I need to solve the following problem without using trigonometry.

Given $\triangle ABC$ with $\angle C=120^\circ$. Point M is on the side $AB$, such that $\angle CMB=60^\circ$ and $BM:AB=1:3$. Find $\angle B$.

Using law of sines it's easy, but without it seems impossible.

  • 1
    $\begingroup$ You could use $ABC$ instead of $A_1A_2A_3$. $\endgroup$ – ghosts_in_the_code May 19 '15 at 15:52
  • $\begingroup$ I think the labels can be chosen arbitrary $\endgroup$ – parkhyeyoo May 19 '15 at 21:22
  • $\begingroup$ I made the edits, it looks a lot cleaner now. $\endgroup$ – Sawarnik May 20 '15 at 5:40
  • $\begingroup$ Can anyone help with this please? $\endgroup$ – parkhyeyoo May 20 '15 at 16:23
  • $\begingroup$ maybe there is a way to prove it using the circumcircle? $\endgroup$ – parkhyeyoo May 22 '15 at 22:24

Solution to the above problem

Bisect $AM$ at $N$. Construct equilateral $\triangle$s $NME, MNO$. Then $AN=NM=ME=EN=NO=OM=BM$.

Thus $\triangle$s $EOM, OEN$ have a common base $EO$ and all four short sides are equal, so they are congruent (SSS); their obtuse angles are $120^\circ$, so their acute angles are $30^\circ$.

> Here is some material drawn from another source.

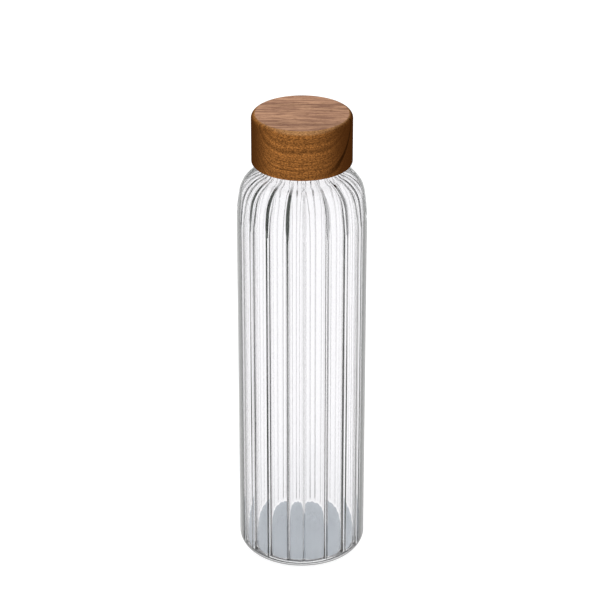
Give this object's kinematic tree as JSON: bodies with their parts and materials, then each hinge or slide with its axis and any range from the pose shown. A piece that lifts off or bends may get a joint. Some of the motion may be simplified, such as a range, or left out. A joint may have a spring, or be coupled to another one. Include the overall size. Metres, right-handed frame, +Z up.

Each of the angles $OMB, BME, ENA, ANO$ is an exterior angle of an equilateral $\triangle$ and is thus $120^\circ$, so the $\triangle$s $OBM, BEM, EAN, AON$ are congruent to the above $\triangle$s $EOM, OEN$ (SSA). Thus $AE=AO=EO=BE=BO$ so $\triangle$s $AOE, BEO$ are equilateral.

Thus $O$ is the centre of the circle through $A, E, B$. $\angle AEB=120^\circ=\angle ACB$, so $C$ lies on this same circle.

$BMN$ is a straight line and $\angle BMC=60^\circ$, so $\angle CMN=120^\circ$; $\triangle MNO$ is equilateral, so $\angle NMO=60^\circ$, so $OMC$ is also a straight line.

$\angle NOA=30^\circ$, so $\angle COA=90^\circ$. Thus $\angle CBA=45^\circ$ as the angle at the circumference is half the angle at the centre.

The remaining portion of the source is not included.